We argue with one another; but we do not demonize the other. The reason the Talmud is so darn long is that all the arguments mustered by both sides are recorded. Jews have always understood that to criticize another is an act of love; that’s why in one chapter in Leviticus we are commanded both to “reprove” our fellow and love our neighbor. Love and criticism in Judaism go together.

As a matter of fact, our rabbis teach us that we are not only supposed to respect and tolerate those Jews with whom we disagree, we are to love them. Or at least, we are not allowed to hate another Jew. The rabbis were serious about this. As they looked at Jerusalem smoldering in the ashes of the Roman fires, they concluded that an important reason for the destruction was that Jews hated each other.

Do not dismiss that teaching, as I used to, as rabbinic hyperbole. The rabbis were aware of how Jews can be, as we all know, our own worst enemies. The rabbis during the destruction of the Temple knew that too many Jews questioned the motives of other Jews, delegitimized them, demonized them. And that weakened the Jewish community and made it more susceptible to destruction.

Those who believe that certain views ought not be articulated in certain places, like a synagogue, really misunderstand what a synagogue is. Take this one. It’s called Beth Israel; the house of Israel. Those who named this congregation, the first in San Diego, did not call it the House of God. But the House of Israel; belonging to the entire community and welcoming all. They imagined this House of Israel as being a big tent that invited the airing of views and opinions to help us all grow and learn.

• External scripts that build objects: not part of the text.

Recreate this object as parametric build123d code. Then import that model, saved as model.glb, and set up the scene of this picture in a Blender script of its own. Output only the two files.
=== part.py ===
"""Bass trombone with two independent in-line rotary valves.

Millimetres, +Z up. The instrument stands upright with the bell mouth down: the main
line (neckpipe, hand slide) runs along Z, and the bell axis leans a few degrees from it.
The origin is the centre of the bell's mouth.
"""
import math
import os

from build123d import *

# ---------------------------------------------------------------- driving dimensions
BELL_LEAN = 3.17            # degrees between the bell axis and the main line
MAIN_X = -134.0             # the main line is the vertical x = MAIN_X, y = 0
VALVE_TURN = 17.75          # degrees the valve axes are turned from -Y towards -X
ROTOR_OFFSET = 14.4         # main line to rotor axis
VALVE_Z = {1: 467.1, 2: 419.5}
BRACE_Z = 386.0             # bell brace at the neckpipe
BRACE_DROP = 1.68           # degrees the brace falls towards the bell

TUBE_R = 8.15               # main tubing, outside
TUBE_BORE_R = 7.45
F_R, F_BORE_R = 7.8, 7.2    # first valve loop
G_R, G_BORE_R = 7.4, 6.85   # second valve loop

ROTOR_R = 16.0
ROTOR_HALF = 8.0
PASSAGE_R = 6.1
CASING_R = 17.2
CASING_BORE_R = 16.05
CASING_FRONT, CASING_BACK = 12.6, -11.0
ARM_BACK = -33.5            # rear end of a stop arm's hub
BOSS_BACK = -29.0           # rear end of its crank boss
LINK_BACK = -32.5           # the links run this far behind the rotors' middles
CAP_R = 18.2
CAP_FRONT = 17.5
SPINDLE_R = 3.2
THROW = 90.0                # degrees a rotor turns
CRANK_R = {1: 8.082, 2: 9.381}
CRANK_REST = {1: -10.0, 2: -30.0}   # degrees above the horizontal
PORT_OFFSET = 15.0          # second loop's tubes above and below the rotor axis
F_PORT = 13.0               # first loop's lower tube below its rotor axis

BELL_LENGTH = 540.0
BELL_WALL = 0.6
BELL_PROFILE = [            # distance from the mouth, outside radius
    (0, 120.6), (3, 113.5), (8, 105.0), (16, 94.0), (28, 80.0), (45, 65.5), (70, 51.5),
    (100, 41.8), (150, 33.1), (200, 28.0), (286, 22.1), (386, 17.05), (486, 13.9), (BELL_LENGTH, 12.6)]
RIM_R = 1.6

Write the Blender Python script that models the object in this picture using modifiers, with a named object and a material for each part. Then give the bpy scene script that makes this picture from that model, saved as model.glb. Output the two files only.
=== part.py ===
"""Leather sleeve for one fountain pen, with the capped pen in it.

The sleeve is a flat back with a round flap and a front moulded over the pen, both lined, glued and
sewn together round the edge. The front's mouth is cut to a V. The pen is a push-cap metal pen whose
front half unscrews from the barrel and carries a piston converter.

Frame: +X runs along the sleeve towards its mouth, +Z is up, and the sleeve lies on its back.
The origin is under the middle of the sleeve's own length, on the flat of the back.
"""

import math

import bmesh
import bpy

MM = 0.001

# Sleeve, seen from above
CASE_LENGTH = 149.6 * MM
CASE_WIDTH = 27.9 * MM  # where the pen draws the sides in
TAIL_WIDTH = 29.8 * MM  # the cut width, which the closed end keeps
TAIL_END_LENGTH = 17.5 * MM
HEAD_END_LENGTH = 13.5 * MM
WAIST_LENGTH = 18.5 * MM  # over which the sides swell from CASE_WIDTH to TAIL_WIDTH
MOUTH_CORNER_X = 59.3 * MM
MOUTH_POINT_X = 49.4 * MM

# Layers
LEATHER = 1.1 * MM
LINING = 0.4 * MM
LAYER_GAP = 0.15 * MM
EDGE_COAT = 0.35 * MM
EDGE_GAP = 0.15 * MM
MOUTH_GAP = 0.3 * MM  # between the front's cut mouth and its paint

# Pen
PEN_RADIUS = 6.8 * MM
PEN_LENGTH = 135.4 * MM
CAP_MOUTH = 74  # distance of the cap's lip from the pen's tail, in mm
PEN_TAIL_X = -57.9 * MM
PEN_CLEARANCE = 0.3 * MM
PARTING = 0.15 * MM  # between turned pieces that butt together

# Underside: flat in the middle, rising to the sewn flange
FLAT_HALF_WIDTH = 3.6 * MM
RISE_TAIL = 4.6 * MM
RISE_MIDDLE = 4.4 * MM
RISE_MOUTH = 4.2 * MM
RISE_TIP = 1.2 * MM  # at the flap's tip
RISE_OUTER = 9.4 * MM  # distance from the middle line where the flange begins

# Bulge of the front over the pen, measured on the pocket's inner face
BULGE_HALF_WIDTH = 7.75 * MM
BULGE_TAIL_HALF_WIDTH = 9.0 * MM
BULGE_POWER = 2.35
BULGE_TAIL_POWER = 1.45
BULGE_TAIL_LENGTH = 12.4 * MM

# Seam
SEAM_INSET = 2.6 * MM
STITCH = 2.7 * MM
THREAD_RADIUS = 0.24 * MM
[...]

Rabbi Eric Yoffie, an ardent Zionist and former leader of the Reform Movement, and somewhat of an expert on both Israel and North American Jewry, said this about conversations about Israel in America: “When congregations are at their best, members hold respectful debates, truly listen to each other, and speak personal truths without reprimanding those with whom they disagree.

“Those who argue that Diaspora Jews should not publicly criticize Israel’s government, particularly on policies pertaining to peace and security, fundamentally misunderstand the nature of Zionism, the national liberation movement of the Jewish people.

“Zionism brought Israel into existence and bestowed upon Jews everywhere a role in determining the character of the Jewish state. While final authority rests with Israel’s citizens, whether Jewish or other, Israel invites Jews of every country in the Diaspora not only to visit frequently, contribute financially, and generate support for its policies, but also to engage in its affairs, participate in its debates, and offer criticism of its actions. Expressing criticism, even harsh criticism, requires no special permission from Israeli or Diaspora leaders; the right to do so is inherent in the Zionist mission.

“In short,” Rabbi Yoffie concludes, “our role in upholding the Zionist vision is to offer Israel unconditional support—but that is not the same as uncritical support.”

Some of you may be dismissive of Rabbi Yoffie because of his liberal American politics. I assure you he is solidly middle of the road when it comes to Israel. But still, allow me to also share a few comments from a right wing Israeli politician; one who has mostly been against a two state solution but is now a bit more ambiguous; a Likud leader, who speaking about the atmosphere of hostility between those who were for and against the peace process and declared: “We are not prepared to triumph in the war on terror, only to fail in the struggle for our character. We are in the midst of an ongoing war against external enemies, but we must cease to regard each other as enemies from within.”

And, reflecting on the uncivil discourse that sometimes happens in America, this right winger politician said, “We’re all Zionist, but we think differently about what is best for Israel.” The differences in opinion among American Zionists “sometimes puts Zionism into a collision course. But nonetheless, anyone who thinks differently from me is still as much a Zionist as I am.”

Those words were said by the right wing president of the state of Israel, Reuven Rivlin, and inspired by them, as the senior rabbi of this House of Israel, I proclaim the following two rules for tonight in our sanctuary: There will be no demonizing or delegitimizing of those with whom you disagree, and there will be no impugning the Zionism or love of Israel of those with whom you disagree.